Co-owner Adwan Abed tells WHMI that the only approval needed from the city, since the building had previously been a retail drug store, was for “change of use”. He says the zoning was already in place for the establishment. Brighton Community Development Director Mike Caruso says a “certificate of occupancy” — the last step required before a business can open in a community — has been approved.

Until recently, Abed had a vape shop on Maynard Street in Ann Arbor, but it was destroyed by fire, along with an adjacent restaurant, where the fire broke out. However, Abed says he has another Vape City business on Washtenaw Ave. in Ypsilanti.

The Brighton Board of Education, which has long been concerned about the health effects of vaping by students due to its high nicotine content, is considering installation of vape detectors in high school bathrooms. Board Treasurer John Conely said at the Feb. 13th meeting that students have been caught vaping in high school bathrooms and he urged that detectors be installed. Board President Roger Myers responded that an item was being prepared for possible action at the next meeting to authorize purchase of the detectors.

Under Michigan law, no one can sell vaping products to those under 21 years of age. While Abed says his employees will not ask everyone who walks in to prove they are over 21, in his words, “If they look young, we’ll ask them for their ID.” Michigan was the first state in the nation to ban flavored vaping products containing nicotine, and Abed says he is complying fully with the law. He says, again quoting, “I’m sure they know better than us, (and) we’ll follow the rules.”
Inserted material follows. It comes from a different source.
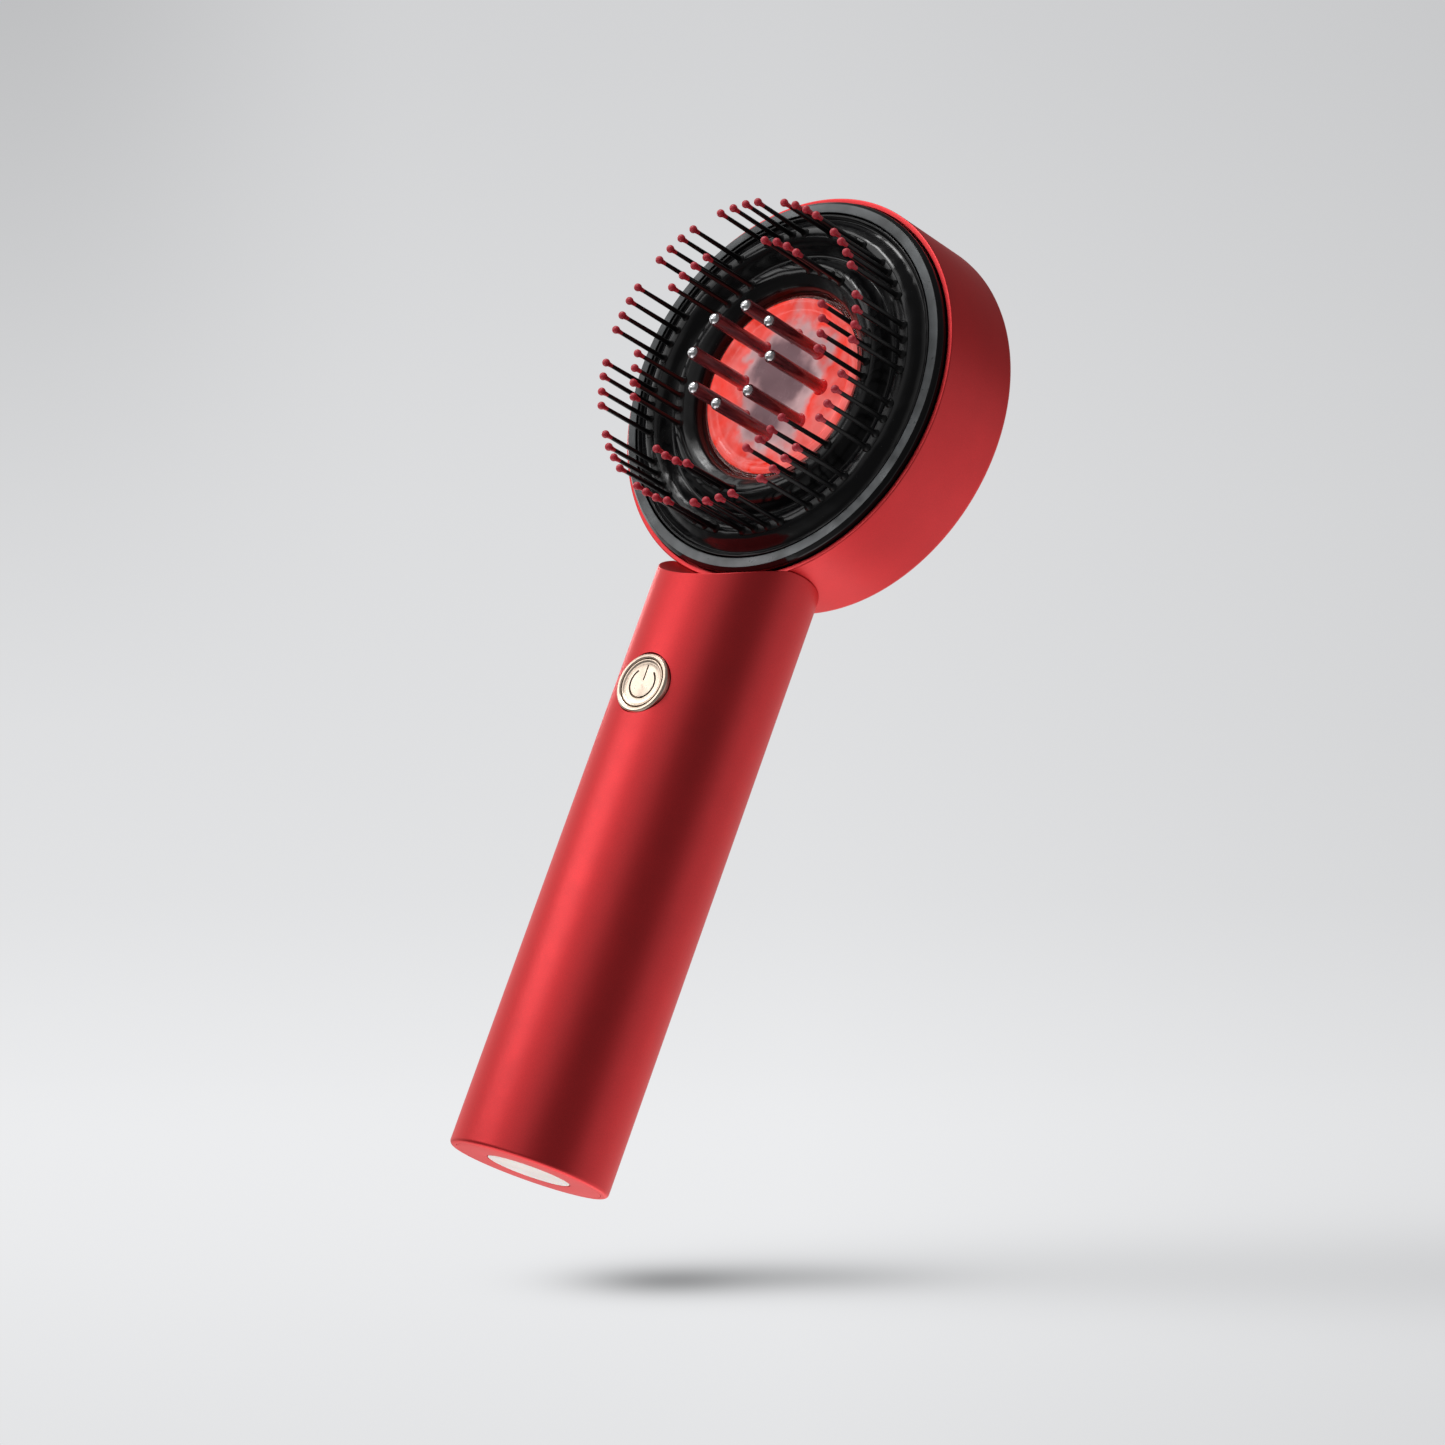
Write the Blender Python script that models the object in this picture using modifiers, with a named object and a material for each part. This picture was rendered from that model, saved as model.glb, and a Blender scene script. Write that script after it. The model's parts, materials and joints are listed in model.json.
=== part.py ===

The exterior of the shop has been painted a bright pink color, although some describe it as a “light purple”, and as such has been the subject of discussion in local social media. Abed says he was surprised at how bright the color came out, and they might change it to a darker color when warmer weather comes.

Abed says he and his brother, Sam, who is the co-owner, chose Brighton to open the store for no other reason than they felt there was a void and a demand for the product locally.

WHMI sought comment on the opening of the vape shop from Brighton Area Schools Superintendent Matthew Outlaw but did not receive a response by our deadline.